Each step on the way to community feels like things that could actually happen to someone, and so while A White Christmas on Winter St. may have more than a hint of a fairytale to it, it also feels very honest about the fact that while can restore and redeem that doesn’t always happen to everyone and not in the way they’d like.
Tucking away her phone, she grabbed her coat and boots and made for the barn, ready to start on the back garden with a chainsaw. Freddy was her old life. Her new life was calling.
While you could well argue you don’t want much reality shoved into your Christmas escapist bliss, like too much stuffing in a turkey, Moorcroft magically makes it feels as if it belongs right alongside the more redemptive elements, and in fact, so well woven in after the more realistic elements, that the more heartwarming fairytale-ish parts feel elevated by their more emotionally honest narrative mates.
And that likely why A White Christmas on Winter St. is so appealing.
It has all the wondrously lovely escapism we want, with all the festive trimmings we crave, and that alone makes this a lot of rewarding fun to read; but it also positions this lovely antidote to the darkness and sadness of the world at large right in the heart of the very things it is healing people, principally Sky, from and thus, feels like an even better, more fulfilling story.
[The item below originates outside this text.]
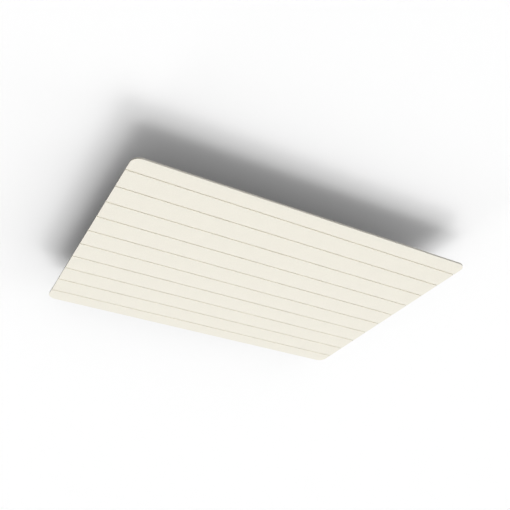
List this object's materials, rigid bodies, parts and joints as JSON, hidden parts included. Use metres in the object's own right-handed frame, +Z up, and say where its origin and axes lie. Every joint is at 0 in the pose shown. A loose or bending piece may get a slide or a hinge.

A White Christmas on Winter St. is a joy to read because its characters are happily fully-formed and lovely to be around, its story feel happily possible, and its setting feels like somewhere we’d all want to settle, but what most of all what warms you to it is the way it elevates community as something that’s not intrusive as many people who have trauma might think, but rather the very thing a tired, angry, alone soul needs to see life a different way, to find themselves coming alive again and to live the sort of connected, unconditionally loved life everyone wants to live whether they know it or not.